§ **Required work**:
Report back each line of the records that contains the string "hidden".

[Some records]
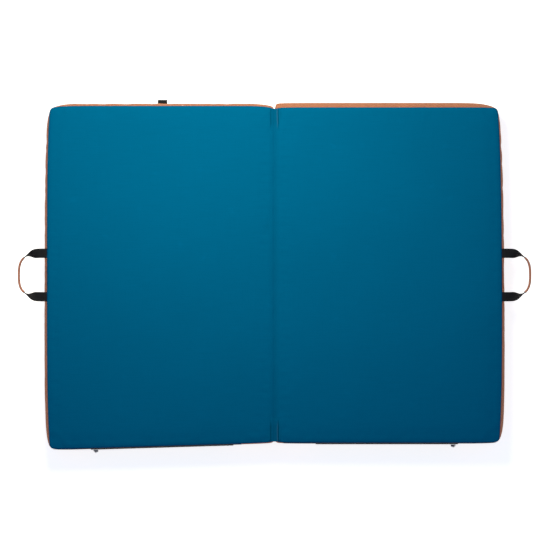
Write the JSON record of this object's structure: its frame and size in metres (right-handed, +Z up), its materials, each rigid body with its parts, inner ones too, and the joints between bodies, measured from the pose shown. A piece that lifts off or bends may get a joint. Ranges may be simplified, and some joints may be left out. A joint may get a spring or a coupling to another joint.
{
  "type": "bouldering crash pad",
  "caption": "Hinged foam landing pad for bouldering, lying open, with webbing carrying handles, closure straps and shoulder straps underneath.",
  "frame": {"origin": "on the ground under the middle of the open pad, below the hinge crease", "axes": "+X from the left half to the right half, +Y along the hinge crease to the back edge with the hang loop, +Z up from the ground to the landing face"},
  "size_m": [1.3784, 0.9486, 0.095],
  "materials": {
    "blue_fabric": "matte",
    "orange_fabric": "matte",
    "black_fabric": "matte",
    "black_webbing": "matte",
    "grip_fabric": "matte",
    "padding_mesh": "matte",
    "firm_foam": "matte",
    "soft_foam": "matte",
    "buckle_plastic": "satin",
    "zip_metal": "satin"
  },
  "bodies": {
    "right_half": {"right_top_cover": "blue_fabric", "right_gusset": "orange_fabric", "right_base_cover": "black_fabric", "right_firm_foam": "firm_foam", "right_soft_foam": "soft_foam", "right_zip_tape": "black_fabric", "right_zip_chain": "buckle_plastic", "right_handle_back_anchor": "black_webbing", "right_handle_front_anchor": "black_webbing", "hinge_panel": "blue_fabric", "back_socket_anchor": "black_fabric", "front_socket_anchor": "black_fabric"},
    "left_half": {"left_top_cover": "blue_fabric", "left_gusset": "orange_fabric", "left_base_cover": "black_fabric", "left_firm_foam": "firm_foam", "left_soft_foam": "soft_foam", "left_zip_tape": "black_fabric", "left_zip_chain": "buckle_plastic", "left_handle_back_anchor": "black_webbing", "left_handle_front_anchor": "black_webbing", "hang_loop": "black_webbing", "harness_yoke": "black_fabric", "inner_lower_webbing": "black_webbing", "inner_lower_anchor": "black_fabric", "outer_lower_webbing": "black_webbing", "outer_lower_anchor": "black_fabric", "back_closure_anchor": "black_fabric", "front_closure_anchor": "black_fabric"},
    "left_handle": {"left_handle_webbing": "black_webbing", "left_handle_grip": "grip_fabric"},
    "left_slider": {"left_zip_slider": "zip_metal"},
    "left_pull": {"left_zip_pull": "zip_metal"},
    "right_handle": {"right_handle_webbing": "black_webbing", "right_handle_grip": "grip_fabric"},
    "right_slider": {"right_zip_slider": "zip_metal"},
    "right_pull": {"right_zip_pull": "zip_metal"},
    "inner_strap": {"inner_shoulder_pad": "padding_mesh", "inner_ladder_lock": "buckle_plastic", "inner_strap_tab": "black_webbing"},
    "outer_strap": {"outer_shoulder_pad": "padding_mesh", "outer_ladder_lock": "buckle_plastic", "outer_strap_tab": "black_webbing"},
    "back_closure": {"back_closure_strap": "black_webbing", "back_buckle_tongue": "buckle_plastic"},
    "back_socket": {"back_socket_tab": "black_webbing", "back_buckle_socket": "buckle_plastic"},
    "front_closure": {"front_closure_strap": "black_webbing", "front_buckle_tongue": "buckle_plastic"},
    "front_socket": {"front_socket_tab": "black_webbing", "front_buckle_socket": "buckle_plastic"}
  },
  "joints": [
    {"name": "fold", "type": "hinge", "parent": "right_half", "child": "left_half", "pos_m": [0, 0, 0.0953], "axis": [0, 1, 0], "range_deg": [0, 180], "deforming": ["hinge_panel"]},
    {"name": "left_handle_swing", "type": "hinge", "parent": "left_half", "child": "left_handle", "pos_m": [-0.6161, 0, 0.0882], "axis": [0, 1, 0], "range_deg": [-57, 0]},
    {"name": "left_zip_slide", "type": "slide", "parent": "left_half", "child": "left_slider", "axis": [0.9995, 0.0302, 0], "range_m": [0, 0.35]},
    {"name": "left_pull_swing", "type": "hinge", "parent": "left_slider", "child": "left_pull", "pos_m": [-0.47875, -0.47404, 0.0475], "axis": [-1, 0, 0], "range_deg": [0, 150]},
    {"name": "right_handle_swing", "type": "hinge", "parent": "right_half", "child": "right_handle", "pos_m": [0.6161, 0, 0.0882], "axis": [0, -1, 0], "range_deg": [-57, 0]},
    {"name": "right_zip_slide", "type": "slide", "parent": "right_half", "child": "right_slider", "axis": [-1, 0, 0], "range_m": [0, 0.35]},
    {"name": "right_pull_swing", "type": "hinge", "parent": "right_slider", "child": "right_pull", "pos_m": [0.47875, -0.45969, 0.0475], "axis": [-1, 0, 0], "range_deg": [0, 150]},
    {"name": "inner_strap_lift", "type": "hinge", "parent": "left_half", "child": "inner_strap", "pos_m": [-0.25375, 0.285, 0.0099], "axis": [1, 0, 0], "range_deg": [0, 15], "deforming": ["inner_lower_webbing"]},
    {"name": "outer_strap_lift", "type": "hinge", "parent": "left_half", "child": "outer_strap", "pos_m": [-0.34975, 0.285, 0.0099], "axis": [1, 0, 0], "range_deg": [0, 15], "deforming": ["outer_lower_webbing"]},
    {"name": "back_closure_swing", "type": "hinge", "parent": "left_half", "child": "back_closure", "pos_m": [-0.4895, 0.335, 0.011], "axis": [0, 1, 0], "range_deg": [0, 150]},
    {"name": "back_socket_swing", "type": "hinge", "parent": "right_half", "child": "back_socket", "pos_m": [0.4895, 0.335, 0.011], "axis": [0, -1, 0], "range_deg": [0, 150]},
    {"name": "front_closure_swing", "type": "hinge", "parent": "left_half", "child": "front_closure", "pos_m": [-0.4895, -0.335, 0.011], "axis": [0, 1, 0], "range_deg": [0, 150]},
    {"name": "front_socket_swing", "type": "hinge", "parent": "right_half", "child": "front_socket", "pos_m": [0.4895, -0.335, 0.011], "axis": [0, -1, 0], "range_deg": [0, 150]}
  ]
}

==

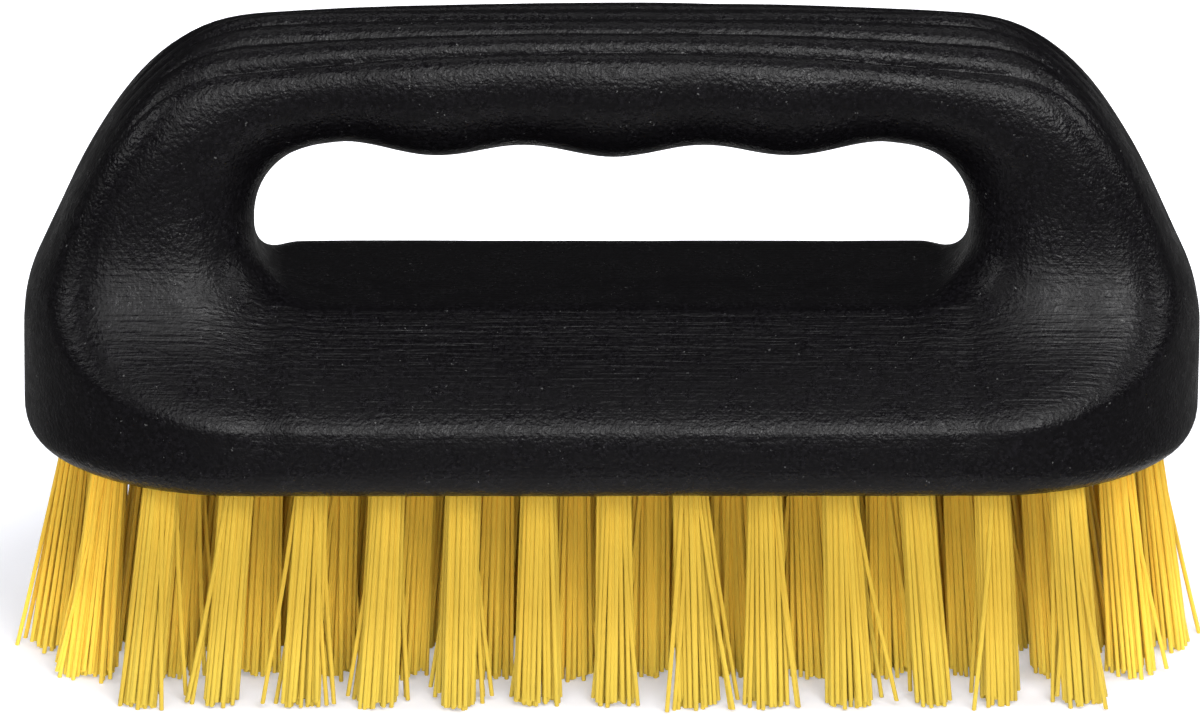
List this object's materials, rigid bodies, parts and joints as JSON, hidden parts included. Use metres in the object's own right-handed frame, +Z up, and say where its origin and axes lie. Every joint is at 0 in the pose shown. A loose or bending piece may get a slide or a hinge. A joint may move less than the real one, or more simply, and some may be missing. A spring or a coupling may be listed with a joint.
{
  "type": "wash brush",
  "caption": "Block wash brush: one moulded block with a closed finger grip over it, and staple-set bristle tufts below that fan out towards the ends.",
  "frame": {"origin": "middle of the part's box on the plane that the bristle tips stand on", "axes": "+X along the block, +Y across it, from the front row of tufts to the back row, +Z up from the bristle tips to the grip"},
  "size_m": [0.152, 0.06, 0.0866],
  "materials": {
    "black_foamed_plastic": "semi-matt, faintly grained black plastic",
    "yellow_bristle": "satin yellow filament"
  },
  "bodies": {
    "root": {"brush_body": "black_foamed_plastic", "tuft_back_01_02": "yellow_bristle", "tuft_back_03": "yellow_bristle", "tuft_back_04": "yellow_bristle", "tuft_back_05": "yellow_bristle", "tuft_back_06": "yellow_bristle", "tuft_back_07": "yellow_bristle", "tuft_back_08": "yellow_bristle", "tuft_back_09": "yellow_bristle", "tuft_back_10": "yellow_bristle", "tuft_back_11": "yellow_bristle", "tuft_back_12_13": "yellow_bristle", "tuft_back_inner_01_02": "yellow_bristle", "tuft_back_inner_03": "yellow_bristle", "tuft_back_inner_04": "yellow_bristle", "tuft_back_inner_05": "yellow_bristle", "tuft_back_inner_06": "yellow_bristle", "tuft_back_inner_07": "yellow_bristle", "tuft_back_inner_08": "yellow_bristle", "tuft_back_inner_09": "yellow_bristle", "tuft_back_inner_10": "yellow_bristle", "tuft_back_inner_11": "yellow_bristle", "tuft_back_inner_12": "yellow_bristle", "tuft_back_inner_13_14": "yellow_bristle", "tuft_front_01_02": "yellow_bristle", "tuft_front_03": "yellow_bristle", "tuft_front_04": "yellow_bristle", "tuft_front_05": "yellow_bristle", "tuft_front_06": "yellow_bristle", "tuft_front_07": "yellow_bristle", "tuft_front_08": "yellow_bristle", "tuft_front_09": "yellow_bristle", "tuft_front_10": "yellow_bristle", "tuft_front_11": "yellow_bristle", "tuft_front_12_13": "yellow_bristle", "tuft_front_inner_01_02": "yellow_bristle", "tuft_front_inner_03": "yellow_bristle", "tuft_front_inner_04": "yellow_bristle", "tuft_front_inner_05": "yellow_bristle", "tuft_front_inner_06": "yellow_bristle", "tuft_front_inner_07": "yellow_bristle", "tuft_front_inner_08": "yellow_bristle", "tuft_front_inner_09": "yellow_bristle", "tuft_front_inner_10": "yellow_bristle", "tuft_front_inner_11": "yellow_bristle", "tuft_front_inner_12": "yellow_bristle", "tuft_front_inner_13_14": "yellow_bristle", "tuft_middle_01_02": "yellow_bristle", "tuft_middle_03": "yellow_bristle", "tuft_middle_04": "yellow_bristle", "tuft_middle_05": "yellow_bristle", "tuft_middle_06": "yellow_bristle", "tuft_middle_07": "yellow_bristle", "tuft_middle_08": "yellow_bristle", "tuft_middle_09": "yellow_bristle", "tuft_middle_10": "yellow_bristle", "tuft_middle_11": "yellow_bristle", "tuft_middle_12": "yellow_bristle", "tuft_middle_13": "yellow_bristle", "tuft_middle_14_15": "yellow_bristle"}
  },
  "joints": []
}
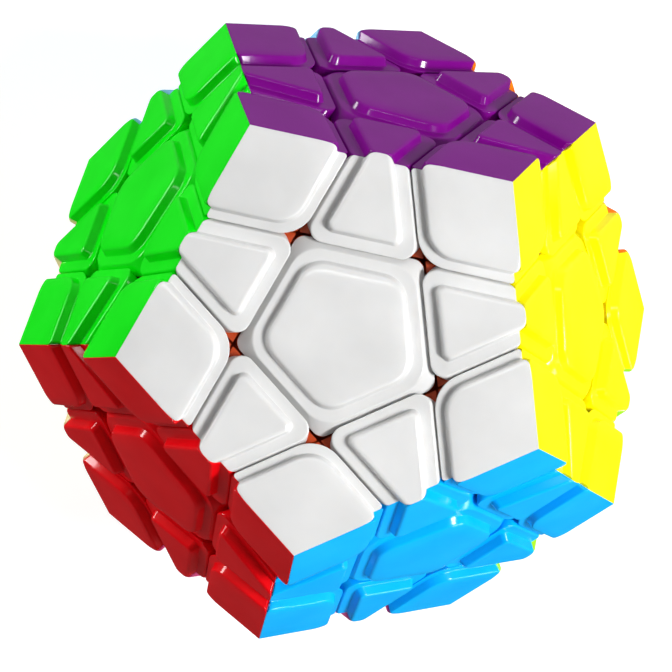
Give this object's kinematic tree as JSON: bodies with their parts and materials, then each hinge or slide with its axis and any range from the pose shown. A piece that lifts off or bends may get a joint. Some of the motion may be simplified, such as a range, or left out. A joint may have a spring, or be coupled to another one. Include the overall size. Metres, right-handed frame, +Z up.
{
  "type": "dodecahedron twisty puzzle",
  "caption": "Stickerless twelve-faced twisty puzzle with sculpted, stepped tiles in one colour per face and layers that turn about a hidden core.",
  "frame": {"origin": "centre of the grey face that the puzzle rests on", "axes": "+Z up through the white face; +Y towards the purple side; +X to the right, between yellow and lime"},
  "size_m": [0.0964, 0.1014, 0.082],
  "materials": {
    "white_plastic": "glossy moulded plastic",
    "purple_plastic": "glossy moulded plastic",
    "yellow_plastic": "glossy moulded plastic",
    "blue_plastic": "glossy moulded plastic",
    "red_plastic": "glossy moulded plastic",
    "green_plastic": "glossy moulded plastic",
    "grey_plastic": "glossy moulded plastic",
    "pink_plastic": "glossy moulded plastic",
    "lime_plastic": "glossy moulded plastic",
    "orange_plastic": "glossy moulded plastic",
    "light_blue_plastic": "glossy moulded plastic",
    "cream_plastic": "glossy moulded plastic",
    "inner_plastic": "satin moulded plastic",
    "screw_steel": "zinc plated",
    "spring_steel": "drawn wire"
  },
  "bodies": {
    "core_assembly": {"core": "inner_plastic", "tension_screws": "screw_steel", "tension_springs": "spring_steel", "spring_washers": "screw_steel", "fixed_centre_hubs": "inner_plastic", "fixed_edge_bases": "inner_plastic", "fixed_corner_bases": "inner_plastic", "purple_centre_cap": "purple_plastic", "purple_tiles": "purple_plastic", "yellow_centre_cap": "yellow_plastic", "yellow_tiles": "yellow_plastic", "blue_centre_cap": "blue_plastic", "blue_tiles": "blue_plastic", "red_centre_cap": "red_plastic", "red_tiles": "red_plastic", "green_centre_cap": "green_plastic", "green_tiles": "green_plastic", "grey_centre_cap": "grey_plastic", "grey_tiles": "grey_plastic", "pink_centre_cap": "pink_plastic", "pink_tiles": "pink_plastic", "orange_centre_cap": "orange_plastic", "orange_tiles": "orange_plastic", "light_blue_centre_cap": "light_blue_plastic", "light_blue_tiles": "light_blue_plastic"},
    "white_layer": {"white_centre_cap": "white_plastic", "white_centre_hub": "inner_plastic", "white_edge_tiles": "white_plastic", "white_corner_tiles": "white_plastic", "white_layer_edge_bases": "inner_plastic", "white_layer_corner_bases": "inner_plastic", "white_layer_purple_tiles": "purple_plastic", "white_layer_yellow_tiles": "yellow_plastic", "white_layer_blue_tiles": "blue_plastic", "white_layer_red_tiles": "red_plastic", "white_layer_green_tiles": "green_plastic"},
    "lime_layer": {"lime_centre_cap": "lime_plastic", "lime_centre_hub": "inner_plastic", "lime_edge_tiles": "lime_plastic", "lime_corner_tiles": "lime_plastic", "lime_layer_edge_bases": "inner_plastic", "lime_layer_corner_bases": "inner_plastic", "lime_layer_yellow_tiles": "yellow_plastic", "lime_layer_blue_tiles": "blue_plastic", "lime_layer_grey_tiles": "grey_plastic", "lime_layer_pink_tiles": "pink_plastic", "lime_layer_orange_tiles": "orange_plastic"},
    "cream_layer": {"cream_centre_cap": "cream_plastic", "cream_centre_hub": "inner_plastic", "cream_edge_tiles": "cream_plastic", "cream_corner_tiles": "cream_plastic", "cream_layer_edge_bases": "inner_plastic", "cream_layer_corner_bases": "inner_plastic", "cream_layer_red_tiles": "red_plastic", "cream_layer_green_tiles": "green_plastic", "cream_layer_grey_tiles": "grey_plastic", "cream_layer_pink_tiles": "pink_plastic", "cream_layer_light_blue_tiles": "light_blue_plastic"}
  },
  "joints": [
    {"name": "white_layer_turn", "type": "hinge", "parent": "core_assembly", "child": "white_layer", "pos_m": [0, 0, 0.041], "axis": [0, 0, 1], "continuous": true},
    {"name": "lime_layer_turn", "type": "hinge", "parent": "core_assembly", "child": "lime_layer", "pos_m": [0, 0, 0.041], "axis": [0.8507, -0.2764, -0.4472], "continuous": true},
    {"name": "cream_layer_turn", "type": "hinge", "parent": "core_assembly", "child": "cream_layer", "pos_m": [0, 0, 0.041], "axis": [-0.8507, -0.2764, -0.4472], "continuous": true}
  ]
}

* * *

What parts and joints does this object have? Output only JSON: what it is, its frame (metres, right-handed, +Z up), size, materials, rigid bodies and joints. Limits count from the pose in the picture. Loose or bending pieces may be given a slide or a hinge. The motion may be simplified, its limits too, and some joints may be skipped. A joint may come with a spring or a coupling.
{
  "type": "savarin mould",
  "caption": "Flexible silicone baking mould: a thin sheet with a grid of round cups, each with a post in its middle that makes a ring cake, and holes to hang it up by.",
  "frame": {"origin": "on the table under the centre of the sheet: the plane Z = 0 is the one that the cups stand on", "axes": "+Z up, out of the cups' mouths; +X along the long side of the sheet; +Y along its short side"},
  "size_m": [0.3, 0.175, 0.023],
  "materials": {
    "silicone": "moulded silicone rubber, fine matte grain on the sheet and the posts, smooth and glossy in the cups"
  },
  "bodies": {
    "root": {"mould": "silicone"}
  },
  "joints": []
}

§ **Reply**:
List this object's materials, rigid bodies, parts and joints as JSON, hidden parts included. Use metres in the object's own right-handed frame, +Z up, and say where its origin and axes lie. Every joint is at 0 in the pose shown. A loose or bending piece may get a slide or a hinge. A joint may move less than the real one, or more simply, and some may be missing. A spring or a coupling may be listed with a joint.
  "caption": "Stickerless twelve-faced twisty puzzle with sculpted, stepped tiles in one colour per face and layers that turn about a hidden core.",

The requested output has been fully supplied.